═════ DATA BLOCK

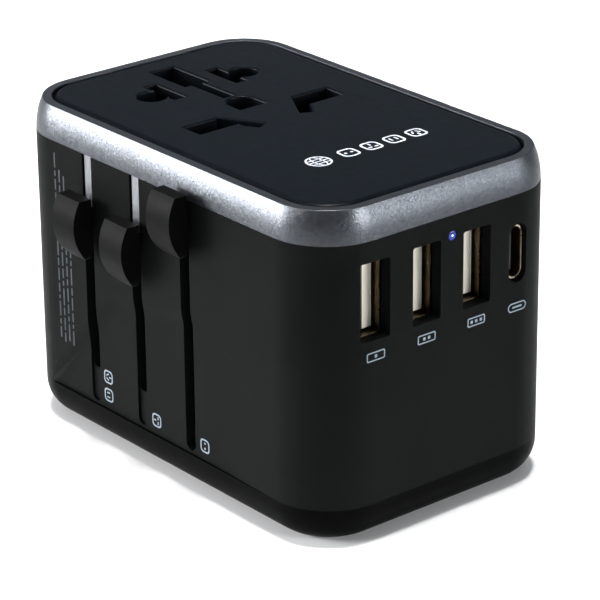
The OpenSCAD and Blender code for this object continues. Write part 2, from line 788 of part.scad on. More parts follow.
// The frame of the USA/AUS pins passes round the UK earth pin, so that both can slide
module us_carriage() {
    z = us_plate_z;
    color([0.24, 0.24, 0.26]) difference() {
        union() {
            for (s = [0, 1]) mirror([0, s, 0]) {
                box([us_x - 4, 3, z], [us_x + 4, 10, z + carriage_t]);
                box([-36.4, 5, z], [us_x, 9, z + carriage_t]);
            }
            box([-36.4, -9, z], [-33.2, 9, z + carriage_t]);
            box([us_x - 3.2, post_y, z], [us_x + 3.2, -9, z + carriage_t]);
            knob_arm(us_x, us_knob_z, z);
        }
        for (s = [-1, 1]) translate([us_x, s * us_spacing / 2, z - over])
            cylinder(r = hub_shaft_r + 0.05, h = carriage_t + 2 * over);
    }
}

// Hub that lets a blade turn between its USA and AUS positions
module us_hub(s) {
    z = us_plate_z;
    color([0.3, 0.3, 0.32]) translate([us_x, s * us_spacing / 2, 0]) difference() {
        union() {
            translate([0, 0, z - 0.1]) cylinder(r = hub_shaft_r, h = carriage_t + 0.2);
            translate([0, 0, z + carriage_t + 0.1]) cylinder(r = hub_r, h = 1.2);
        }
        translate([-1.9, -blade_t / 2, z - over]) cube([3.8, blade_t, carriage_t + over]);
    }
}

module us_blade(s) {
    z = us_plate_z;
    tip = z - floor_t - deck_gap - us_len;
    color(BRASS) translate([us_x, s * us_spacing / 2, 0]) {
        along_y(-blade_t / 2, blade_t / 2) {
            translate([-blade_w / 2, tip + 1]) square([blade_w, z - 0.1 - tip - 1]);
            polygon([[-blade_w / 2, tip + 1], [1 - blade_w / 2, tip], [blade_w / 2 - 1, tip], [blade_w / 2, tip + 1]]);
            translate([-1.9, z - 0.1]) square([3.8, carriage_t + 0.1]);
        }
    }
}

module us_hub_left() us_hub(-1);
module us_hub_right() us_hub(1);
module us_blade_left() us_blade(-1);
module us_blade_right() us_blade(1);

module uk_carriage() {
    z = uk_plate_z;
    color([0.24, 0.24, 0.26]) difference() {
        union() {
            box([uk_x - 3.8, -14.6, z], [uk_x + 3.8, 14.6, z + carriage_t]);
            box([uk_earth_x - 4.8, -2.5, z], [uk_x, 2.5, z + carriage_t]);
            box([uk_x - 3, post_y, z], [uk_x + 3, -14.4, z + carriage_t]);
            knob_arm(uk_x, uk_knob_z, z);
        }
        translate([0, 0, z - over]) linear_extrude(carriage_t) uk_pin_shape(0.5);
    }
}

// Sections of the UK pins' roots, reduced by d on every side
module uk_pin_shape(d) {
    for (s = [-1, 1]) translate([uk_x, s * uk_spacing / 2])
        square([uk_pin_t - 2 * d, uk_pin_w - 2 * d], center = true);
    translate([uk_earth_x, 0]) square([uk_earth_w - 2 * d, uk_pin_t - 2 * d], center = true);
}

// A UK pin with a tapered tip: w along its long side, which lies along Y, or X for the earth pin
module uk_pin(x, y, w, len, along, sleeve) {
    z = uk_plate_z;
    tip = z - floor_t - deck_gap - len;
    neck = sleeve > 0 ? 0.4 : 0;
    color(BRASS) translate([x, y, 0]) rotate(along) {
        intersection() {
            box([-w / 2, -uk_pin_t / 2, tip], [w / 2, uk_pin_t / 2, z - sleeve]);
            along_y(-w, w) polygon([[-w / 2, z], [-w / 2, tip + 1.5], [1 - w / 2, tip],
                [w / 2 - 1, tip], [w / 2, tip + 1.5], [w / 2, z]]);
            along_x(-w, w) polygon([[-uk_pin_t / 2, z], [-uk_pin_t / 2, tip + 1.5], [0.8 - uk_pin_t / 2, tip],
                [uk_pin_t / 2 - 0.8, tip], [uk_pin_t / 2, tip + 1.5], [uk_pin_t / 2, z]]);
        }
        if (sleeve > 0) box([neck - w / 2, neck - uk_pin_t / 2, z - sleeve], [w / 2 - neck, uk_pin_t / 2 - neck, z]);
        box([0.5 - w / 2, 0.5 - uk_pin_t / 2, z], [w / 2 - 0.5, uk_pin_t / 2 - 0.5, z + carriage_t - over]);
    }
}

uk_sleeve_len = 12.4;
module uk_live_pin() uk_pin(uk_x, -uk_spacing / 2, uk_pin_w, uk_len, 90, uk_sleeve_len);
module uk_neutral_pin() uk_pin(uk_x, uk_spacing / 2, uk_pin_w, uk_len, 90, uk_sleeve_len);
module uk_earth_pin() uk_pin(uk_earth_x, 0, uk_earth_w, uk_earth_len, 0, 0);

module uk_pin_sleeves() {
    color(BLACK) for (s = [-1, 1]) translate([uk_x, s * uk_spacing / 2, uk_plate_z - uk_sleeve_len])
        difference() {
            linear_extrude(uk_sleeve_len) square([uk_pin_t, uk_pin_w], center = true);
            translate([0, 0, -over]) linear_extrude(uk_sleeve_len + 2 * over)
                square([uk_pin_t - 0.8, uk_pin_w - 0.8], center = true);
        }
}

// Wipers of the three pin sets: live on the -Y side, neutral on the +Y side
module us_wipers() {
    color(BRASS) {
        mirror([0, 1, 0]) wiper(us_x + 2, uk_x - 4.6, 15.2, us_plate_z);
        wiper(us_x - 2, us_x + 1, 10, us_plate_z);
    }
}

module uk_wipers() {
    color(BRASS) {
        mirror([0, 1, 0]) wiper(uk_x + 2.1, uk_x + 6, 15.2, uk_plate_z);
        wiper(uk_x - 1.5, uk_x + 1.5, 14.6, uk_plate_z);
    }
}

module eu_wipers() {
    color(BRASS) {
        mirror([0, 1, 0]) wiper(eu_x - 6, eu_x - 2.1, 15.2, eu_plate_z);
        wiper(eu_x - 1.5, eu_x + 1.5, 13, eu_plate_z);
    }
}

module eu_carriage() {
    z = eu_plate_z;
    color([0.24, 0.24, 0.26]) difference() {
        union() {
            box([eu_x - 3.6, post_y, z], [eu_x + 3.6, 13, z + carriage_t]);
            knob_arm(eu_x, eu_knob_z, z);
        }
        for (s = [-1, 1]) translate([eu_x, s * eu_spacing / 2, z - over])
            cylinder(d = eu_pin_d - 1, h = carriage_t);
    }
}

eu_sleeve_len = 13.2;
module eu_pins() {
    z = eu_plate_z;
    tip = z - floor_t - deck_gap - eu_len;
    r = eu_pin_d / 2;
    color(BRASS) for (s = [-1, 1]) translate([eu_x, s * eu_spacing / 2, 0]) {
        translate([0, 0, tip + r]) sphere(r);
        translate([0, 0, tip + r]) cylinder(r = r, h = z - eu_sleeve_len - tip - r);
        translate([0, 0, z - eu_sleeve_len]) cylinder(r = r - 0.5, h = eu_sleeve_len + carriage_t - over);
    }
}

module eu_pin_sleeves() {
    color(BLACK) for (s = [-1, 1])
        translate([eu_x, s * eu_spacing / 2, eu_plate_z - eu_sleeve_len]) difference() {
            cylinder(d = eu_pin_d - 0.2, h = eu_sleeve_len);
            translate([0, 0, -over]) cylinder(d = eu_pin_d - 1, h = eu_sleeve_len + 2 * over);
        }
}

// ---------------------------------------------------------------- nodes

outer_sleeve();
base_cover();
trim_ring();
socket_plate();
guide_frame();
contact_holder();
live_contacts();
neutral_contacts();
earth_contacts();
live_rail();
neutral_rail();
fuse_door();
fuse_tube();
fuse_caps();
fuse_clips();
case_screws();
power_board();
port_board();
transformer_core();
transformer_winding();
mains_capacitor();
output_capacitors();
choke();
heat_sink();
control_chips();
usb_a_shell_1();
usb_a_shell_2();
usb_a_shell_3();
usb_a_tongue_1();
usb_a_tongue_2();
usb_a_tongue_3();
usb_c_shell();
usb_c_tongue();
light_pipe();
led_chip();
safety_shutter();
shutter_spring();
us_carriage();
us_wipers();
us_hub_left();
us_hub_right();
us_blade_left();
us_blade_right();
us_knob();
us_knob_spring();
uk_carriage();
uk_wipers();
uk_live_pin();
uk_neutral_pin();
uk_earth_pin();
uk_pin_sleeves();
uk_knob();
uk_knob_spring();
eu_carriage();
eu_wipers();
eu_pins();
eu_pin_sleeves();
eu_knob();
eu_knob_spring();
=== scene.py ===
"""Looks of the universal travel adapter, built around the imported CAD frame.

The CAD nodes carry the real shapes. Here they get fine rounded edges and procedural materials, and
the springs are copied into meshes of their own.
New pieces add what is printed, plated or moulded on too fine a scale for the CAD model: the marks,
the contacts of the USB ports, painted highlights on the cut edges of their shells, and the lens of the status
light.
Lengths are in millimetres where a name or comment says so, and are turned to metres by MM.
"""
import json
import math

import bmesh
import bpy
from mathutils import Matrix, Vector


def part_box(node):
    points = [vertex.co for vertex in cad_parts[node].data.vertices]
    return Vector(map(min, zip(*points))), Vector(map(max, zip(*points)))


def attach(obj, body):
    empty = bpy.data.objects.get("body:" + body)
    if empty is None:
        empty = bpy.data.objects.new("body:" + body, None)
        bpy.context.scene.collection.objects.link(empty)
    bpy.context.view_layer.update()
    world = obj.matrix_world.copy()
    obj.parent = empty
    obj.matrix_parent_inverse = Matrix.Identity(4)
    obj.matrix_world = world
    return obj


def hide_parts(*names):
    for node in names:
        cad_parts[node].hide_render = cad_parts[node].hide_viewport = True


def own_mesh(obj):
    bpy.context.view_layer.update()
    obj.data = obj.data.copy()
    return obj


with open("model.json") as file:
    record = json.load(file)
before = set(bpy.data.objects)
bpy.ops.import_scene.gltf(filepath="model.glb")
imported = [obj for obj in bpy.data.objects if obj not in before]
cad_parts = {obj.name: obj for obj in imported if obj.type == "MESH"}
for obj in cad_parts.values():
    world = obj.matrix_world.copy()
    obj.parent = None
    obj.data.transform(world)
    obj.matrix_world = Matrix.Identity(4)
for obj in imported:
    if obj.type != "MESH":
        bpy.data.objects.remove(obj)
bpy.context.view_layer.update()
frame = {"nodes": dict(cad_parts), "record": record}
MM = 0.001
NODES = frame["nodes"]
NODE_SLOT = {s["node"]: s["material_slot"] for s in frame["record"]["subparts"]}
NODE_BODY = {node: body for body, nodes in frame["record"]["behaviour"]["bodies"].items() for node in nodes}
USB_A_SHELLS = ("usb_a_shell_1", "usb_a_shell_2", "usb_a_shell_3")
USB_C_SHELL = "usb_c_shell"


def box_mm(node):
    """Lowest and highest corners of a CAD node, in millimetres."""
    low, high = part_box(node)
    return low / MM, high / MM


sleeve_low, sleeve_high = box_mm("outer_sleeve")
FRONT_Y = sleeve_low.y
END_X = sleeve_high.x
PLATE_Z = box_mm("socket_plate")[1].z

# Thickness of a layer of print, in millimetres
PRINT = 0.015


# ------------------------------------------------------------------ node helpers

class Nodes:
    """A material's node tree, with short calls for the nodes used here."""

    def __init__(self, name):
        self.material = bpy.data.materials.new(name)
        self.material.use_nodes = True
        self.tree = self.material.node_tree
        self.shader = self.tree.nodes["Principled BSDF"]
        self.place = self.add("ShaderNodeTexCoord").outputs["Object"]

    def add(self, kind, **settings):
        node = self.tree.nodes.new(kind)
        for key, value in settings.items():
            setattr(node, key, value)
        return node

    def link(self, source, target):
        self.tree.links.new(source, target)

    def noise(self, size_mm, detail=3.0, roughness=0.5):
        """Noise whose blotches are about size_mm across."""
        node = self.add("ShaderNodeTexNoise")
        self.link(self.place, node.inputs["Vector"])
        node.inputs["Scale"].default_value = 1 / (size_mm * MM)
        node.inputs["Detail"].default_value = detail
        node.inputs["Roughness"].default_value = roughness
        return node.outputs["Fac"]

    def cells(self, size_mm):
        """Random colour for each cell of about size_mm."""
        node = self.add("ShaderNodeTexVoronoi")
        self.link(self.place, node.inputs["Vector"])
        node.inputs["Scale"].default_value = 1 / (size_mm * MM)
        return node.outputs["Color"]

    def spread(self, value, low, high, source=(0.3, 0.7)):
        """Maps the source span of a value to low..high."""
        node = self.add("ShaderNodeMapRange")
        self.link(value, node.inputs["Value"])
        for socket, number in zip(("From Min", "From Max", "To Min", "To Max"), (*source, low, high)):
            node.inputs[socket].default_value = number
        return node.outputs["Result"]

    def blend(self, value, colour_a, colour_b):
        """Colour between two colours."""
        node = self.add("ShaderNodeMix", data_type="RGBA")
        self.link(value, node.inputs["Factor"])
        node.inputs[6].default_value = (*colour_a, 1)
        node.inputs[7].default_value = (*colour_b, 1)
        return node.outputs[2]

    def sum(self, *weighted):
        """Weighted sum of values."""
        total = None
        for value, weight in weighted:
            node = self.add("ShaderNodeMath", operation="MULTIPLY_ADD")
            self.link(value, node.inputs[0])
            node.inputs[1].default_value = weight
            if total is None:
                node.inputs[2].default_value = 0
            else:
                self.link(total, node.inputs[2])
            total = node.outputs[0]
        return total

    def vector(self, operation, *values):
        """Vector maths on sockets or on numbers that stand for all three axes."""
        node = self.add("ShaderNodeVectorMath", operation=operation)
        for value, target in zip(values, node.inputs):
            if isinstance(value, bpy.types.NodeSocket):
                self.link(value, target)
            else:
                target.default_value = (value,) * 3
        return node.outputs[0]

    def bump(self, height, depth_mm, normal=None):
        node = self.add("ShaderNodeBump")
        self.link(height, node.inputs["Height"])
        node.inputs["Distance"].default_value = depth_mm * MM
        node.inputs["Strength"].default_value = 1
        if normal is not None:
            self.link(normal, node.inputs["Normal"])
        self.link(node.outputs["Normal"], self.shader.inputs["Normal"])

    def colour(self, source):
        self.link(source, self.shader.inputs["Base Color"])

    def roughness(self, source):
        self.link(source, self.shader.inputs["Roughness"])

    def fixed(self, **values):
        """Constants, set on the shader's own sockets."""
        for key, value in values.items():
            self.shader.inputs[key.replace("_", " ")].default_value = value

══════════

■ THE REQUEST
Among the lines of the material above, how many include the string "empty"? Report only that number.

■ RESULT OF THE TASK
5